____ DATA LINES
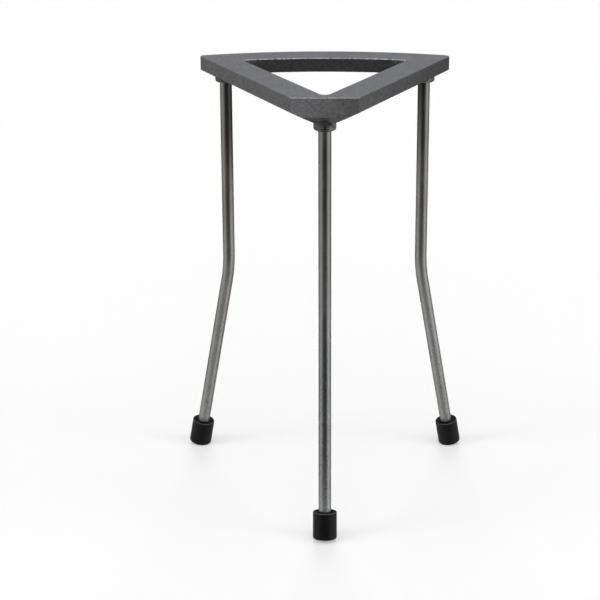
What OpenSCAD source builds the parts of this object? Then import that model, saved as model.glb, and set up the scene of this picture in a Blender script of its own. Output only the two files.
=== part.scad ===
// Tripod stand for a laboratory burner: a cast triangular ring on three bent rod legs with rubber feet.
// Millimetres, +Z up. The floor is z = 0, and the origin is the centre of the stand's footprint.

/* [Overall] */
// Height from the floor to the top face of the ring
height = 240; // [180:1:320]

/* [Ring] */
// Thickness of the ring
plate_t = 7.9; // [7:0.1:14]
// Width of the flat front corner
front_w = 35; // [30:1:42]
// How far each rear corner lies outside its leg's axis
corner_out = 15.4; // [12:0.1:20]
// How far each rear corner lies behind its leg's axis
corner_back = 4.8; // [2:0.1:8]
// How far the back edge bows out behind the rear corners
back_bow = 12; // [4:0.5:20]
// Width of the two side rails
rail_w = 17.2; // [14:0.1:20]
// Width of the bowed back rail
back_rail_w = 19.5; // [15:0.1:22]
// Radius of the rear corners
corner_r = 3; // [1:0.5:6]
// Radius of the corners of the opening
opening_r = 3; // [2:0.5:6]

/* [Bosses] */
// Diameter of the bosses that hold the legs
boss_d = 11.9; // [11:0.1:15]
// Height of the rear bosses below the ring
boss_rear_h = 6; // [4:0.5:9]
// Height of the front boss below the ring
boss_front_h = 10.5; // [8:0.5:14]
// Radius of the lower edge of each boss
boss_edge_r = 1.4; // [0.5:0.1:2]
// How far the flat front corner reaches below the ring
nose_drop = 2.3; // [1:0.1:4]
// Height of the flare that joins the front corner to its boss
flare_h = 5.4; // [4.5:0.1:7]
// Distance from the front boss's axis to the flat front corner
boss_setback = 7.5; // [6.5:0.1:10]
// Metal left between a leg socket and the top face
socket_cover = 4; // [3:0.5:5]
// Radial clearance of a leg in its socket
socket_fit = 0.05; // [0.02:0.01:0.2]

/* [Legs] */
// Diameter of the leg rods
rod_d = 6.8; // [5:0.1:8]
// Radius of the circle through the tops of the legs
leg_circle_r = 64.5; // [58:0.5:68]
// Radius of the circle where the leg axes meet the floor
foot_circle_r = 88; // [78:0.5:100]
// Height of the bend above the floor
bend_z = 116; // [90:1:150]
// Radius of the bend on the rod's centre line
bend_r = 80; // [30:1:120]
// How much the bend is drawn down below the rod's radius
bend_neck = 0.02; // [0.01:0.01:0.1]
// Chamfer on both ends of a rod
rod_chamfer = 0.6; // [0.2:0.1:1]

/* [Feet] */
// Diameter of a foot at its base
foot_d = 13; // [11:0.1:18]
// Diameter of a foot at its mouth
foot_top_d = 12.9; // [10.5:0.1:18]
// Length of a foot along its leg
foot_h = 15; // [12:0.5:24]
// Rubber under the end of the leg
foot_floor = 4; // [3:0.5:8]
// Radius of the lower edge of a foot
foot_edge_r = 1.2; // [0.6:0.1:2]
// Radius of the upper edge of a foot
foot_rim_r = 0.5; // [0.2:0.1:0.8]
// Width of the recess round the leg in a foot's mouth
mouth_gap = 0.5; // [0.2:0.1:1.2]
// Depth of that recess
mouth_depth = 1.2; // [0.5:0.1:3]
// Depth of the flat that the floor presses into a foot
foot_flat = 0.35; // [0.1:0.05:0.6]
// Radial clearance of a leg in its foot
foot_fit = 0.05; // [0.02:0.01:0.2]

/* [Hidden] */
$fn = 96;

// Directions of the three legs about the stand's axis
front_az = -90;
left_az = 150;
right_az = 30;

// Ring, seen from above, with the axis of the leg circle at [0, 0]
plate_z = height - plate_t;
front_y = -leg_circle_r - boss_setback;
corner_x = leg_circle_r * cos(right_az) + corner_out;
corner_y = leg_circle_r * sin(right_az) + corner_back;
back_y = corner_y + back_bow;
back_r = (pow(corner_x, 2) + pow(back_bow, 2)) / (2 * back_bow);
back_centre_y = back_y - back_r;
// Angle of the right rail to the X axis, and its outer edge's distance from the stand's axis
rail_angle = atan2(corner_y - front_y, corner_x - front_w / 2);
rail_reach = sin(rail_angle) * front_w / 2 - cos(rail_angle) * front_y;
boss_r = boss_d / 2;
socket_r = rod_d / 2 + socket_fit;
socket_top = height - socket_cover;
// The front boss stands in the corner of the opening, just under the top face
front_boss_cover = socket_cover - 1.5;
flare_r = norm([front_w / 2, boss_setback]) + 2;
flare_foot_r = boss_r * sqrt(2) + 0.2;

// Legs and feet
splay = atan((foot_circle_r - leg_circle_r) / bend_z);
bend_run = bend_r * tan(splay / 2);
foot_ring_r = foot_d / 2 - foot_edge_r;
foot_base = (foot_ring_r * sin(splay) + foot_edge_r - foot_flat) / cos(splay) - foot_edge_r;
rod_end = foot_base + foot_floor;
bend_top = bend_z + bend_run;
// The bend runs this far into the straight halves, as an angle at its centre
bend_lap = 0.5 / bend_r * 180 / PI;

// The footprint runs from the front foot to the rear feet or the back of the ring
ring_out = foot_circle_r - (foot_base + foot_edge_r) * sin(splay);
front_reach = ring_out + foot_ring_r * cos(splay) + foot_edge_r;
side_lean = sqrt(1 - pow(sin(splay) * sin(right_az), 2));
rear_foot_reach = ring_out * sin(right_az) + foot_ring_r * side_lean + foot_edge_r;
rear_reach = max(back_y, rear_foot_reach);
axis_y = (front_reach - rear_reach) / 2;

eps = 0.01;
far = 400;
// Rounded corners stand this far proud of the edges they join
proud = 0.01;

// Half-width of the region between the two straight rails, inset from their outer edges, at a given y
function half_width(y, inset) = (rail_reach - inset + cos(rail_angle) * y) / sin(rail_angle);

// Where the inset side line meets the inset back arc: the right-hand corner, or a fillet's centre there
function rear_corner(side_inset, back_inset) =
    let (
        r = back_r - back_inset,
        nx = sin(rail_angle),
        ny = -cos(rail_angle),
        d = rail_reach - side_inset - ny * back_centre_y,
        s = sqrt(r * r - d * d)
    )
    [nx * d - ny * s, back_centre_y + ny * d + nx * s];

// Moves a piece from its leg's own frame, with the splay along +X, to its place in the stand
module at_leg(az) {
    translate([0, axis_y, 0])
        rotate([0, 0, az])
            translate([leg_circle_r, 0, 0])
                children();
}

// Frame on the splayed half of a leg, with +Z up the rod and its origin where the rod's axis meets the floor
module on_splay() {
    translate([foot_circle_r - leg_circle_r, 0, 0])
        rotate([0, -splay, 0])
            children();
}

// Outline of the ring or of its opening, inset from the outer edges, with rounded rear corners
module rail_region(side_inset, back_inset, r, front) {
    c = rear_corner(side_inset + r, back_inset + r);
    side = c + r * [sin(rail_angle), -cos(rail_angle)];
    rear = c + r * (c - [0, back_centre_y]) / norm(c - [0, back_centre_y]);
    w = half_width(front, side_inset);
    intersection() {
        translate([0, back_centre_y])
            circle(r = back_r - back_inset);
        polygon([
            [-w, front], [w, front], side, rear, [rear[0], back_y], [-rear[0], back_y],
            [-rear[0], rear[1]], [-side[0], side[1]]
        ]);
    }
    for (sx = [-1, 1])
        translate([sx * c[0], c[1]])
            circle(r = r + proud);
}

// Opening of the ring, with its front corner rounded too
module opening_region() {
    tip_y = -(rail_reach - rail_w - opening_r) / cos(rail_angle);
    tangent_y = tip_y - opening_r * cos(rail_angle);
    rail_region(rail_w, back_rail_w, opening_r, tangent_y);
    translate([0, tip_y])
        circle(r = opening_r + proud);
}

// Boss with a rounded lower edge, from z = 0 up to h
module boss(h) {
    rotate_extrude() {
        square([boss_r - boss_edge_r, h]);
        translate([0, boss_edge_r])
            square([boss_r, h - boss_edge_r]);
        translate([boss_r - boss_edge_r, boss_edge_r])
            intersection() {
                circle(r = boss_edge_r);
                translate([0, -boss_edge_r])
                    square(boss_edge_r);
            }
    }
}

// Wedge under the flat front corner, which narrows down to the front boss
module nose_flare() {
    intersection() {
        // Front view of the wedge, as wide as the flat corner above and as the boss below
        translate([0, front_y + flare_r * 2, plate_z])
            rotate([90, 0, 0])
                linear_extrude(flare_r * 2)
                    polygon([
                        [-front_w / 2, 0], [-boss_r, -flare_h], [boss_r, -flare_h], [front_w / 2, 0],
                        [front_w / 2, plate_t / 2], [-front_w / 2, plate_t / 2]
                    ]);
        // Side view: flush with the flat corner for nose_drop, then sloping back to the boss
        translate([-front_w, 0, 0])
            rotate([90, 0, 90])
                linear_extrude(front_w * 2)
                    polygon([
                        [front_y, plate_z + plate_t / 2], [front_y, plate_z - nose_drop],
                        [front_y + boss_setback - boss_r, plate_z - flare_h],
                        [front_y + flare_r * 2, plate_z - flare_h],
                        [front_y + flare_r * 2, plate_z + plate_t / 2]
                    ]);
        // The back of the flare is round about the boss
        translate([0, -leg_circle_r, plate_z - flare_h])
            union() {
                cylinder(h = flare_h, r1 = flare_foot_r, r2 = flare_r);
                translate([0, 0, flare_h])
                    cylinder(h = plate_t / 2, r = flare_r);
            }
    }
}

// Straight rod from z = low to z = high
module rod(low, high) {
    translate([0, 0, low])
        cylinder(h = high - low, d = rod_d);
}

// One bent leg in its own frame: straight above the bend, splayed along +X below it
module leg() {
    union() {
        rod(bend_top, socket_top - rod_chamfer);
        translate([0, 0, socket_top - rod_chamfer])
            cylinder(h = rod_chamfer, d1 = rod_d, d2 = rod_d - 2 * rod_chamfer);
        translate([bend_r, 0, bend_top])
            rotate([90, 0, 0])
                rotate([0, 0, 180 - bend_lap])
                    rotate_extrude(angle = splay + 2 * bend_lap)
                        translate([bend_r, 0])
                            circle(r = rod_d / 2 - bend_neck);
        on_splay() {
            rod(rod_end + rod_chamfer, bend_z / cos(splay) - bend_run);
            translate([0, 0, rod_end])
                cylinder(h = rod_chamfer, d1 = rod_d - 2 * rod_chamfer, d2 = rod_d);
        }
    }
}

// Rubber cap on the end of a leg, in line with the rod and pressed flat where it meets the floor
module foot() {
    bore_r = rod_d / 2 + foot_fit;
    top_r = foot_top_d / 2;
    difference() {
        on_splay()
            translate([0, 0, foot_base])
                difference() {
                    union() {
                        rotate_extrude() {
                            square([foot_ring_r, foot_edge_r]);
                            translate([foot_ring_r, foot_edge_r])
                                intersection() {
                                    circle(r = foot_edge_r);
                                    translate([0, -foot_edge_r])
                                        square(foot_edge_r);
                                }
                        }
                        translate([0, 0, foot_edge_r])
                            cylinder(h = foot_h - foot_edge_r - foot_rim_r, d1 = foot_d, d2 = foot_top_d);
                        translate([0, 0, foot_h - foot_rim_r])
                            rotate_extrude() {
                                square([top_r - foot_rim_r, foot_rim_r]);
                                translate([top_r - foot_rim_r, 0])
                                    intersection() {
                                        circle(r = foot_rim_r);
                                        square(foot_rim_r);
                                    }
                            }
                    }
                    translate([0, 0, foot_floor])
                        cylinder(h = foot_h, r = bore_r);
                    translate([0, 0, foot_h - mouth_depth])
                        cylinder(h = mouth_depth + eps, r = bore_r + mouth_gap);
                }
        translate([-far / 2, -far / 2, -far])
            cube([far, far, far]);
    }
}

module top_plate() {
    color("dimgray")
        translate([0, axis_y, 0])
            difference() {
                union() {
                    difference() {
                        union() {
                            translate([0, 0, plate_z])
                                linear_extrude(plate_t)
                                    rail_region(0, 0, corner_r, front_y);
                            nose_flare();
                        }
                        translate([0, 0, plate_z - far / 2])
                            linear_extrude(far)
                                opening_region();
                    }
                    translate([0, -leg_circle_r, plate_z - boss_front_h])
                        boss(boss_front_h + plate_t - front_boss_cover);
                    difference() {
                        for (az = [left_az, right_az])
                            rotate([0, 0, az])
                                translate([leg_circle_r, 0, plate_z - boss_rear_h])
                                    boss(boss_rear_h + plate_t / 2);
                        translate([0, 0, plate_z])
                            linear_extrude(far)
                                opening_region();
                    }
                }
                for (az = [front_az, left_az, right_az])
                    rotate([0, 0, az])
                        translate([leg_circle_r, 0, plate_z - boss_front_h - eps])
                            cylinder(h = socket_top - plate_z + boss_front_h + eps, r = socket_r);
            }
}

module leg_front() {
    color("gray")
        at_leg(front_az)
            leg();
}

module leg_left() {
    color("gray")
        at_leg(left_az)
            leg();
}

module leg_right() {
    color("gray")
        at_leg(right_az)
            leg();
}

module foot_front() {
    color([0.1, 0.1, 0.1])
        at_leg(front_az)
            foot();
}

module foot_left() {
    color([0.1, 0.1, 0.1])
        at_leg(left_az)
            foot();
}

module foot_right() {
    color([0.1, 0.1, 0.1])
        at_leg(right_az)
            foot();
}

top_plate();
leg_front();
leg_left();
leg_right();
foot_front();
foot_left();
foot_right();
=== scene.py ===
import math

import bmesh
import bpy
import numpy as np
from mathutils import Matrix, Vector


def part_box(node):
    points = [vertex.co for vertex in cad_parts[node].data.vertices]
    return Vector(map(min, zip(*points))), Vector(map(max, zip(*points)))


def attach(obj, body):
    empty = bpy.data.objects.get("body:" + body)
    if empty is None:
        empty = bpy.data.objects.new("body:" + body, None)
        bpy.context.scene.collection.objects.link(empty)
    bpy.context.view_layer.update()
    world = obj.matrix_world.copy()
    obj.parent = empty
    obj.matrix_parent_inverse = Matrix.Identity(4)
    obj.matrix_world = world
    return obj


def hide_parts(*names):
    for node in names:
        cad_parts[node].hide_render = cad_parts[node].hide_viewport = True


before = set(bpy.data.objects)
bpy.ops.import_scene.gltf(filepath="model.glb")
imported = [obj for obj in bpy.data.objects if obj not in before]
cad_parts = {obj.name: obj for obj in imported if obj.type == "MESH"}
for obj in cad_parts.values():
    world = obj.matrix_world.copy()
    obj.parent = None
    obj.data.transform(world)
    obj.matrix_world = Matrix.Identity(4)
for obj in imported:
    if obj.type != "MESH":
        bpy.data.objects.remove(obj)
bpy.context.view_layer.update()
scene = bpy.context.scene
scene.view_settings.view_transform = "Standard"

LEGS = ("leg_front", "leg_left", "leg_right")
FEET = ("foot_front", "foot_left", "foot_right")


def new_object(name, data):
    obj = bpy.data.objects.new(name, data)
    scene.collection.objects.link(obj)
    return obj


# ---------------------------------------------------------------- camera
def make_camera():
    data = bpy.data.cameras.new("camera")
    data.lens = 107.0
    data.sensor_width = 36.0
    data.shift_x = -0.04141
    data.clip_end = 60.0
    camera = new_object("camera", data)
    camera.location = (0.0, -0.93636, 0.43854)
    camera.rotation_euler = (math.radians(70.907), 0.0, 0.0)
    scene.camera = camera


make_camera()


# ---------------------------------------------------------------- sizes and places, in metres
def leg_axes():
    """Where the three legs stand under the ring, from the upper ends of their meshes."""
    upper_end = 0.02
    out = []
    for name in LEGS:
        co = np.array([v.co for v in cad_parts[name].data.vertices])
        top = co[co[:, 2] > co[:, 2].max() - upper_end]
        low, high = top.min(axis=0), top.max(axis=0)
        out.append(((low[0] + high[0]) / 2, (low[1] + high[1]) / 2))
    return out


AXES = leg_axes()
MIDDLE = np.mean(AXES, axis=0)
LOW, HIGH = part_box("top_plate")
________
» **GIVEN REQUEST**
Without changing anything, quote the lines from the top of the data to the line that contains "height = 240; // [180:1:320]", including that line.

» **WORKED SOLUTION**
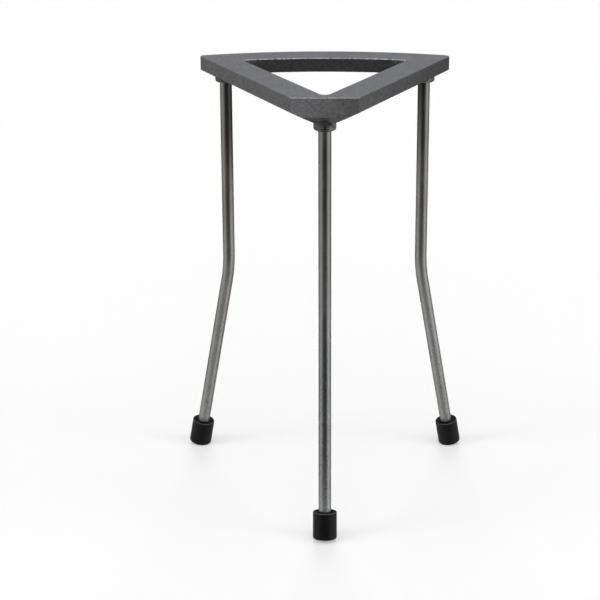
What OpenSCAD source builds the parts of this object? Then import that model, saved as model.glb, and set up the scene of this picture in a Blender script of its own. Output only the two files.
=== part.scad ===
// Tripod stand for a laboratory burner: a cast triangular ring on three bent rod legs with rubber feet.
// Millimetres, +Z up. The floor is z = 0, and the origin is the centre of the stand's footprint.

/* [Overall] */
// Height from the floor to the top face of the ring
height = 240; // [180:1:320]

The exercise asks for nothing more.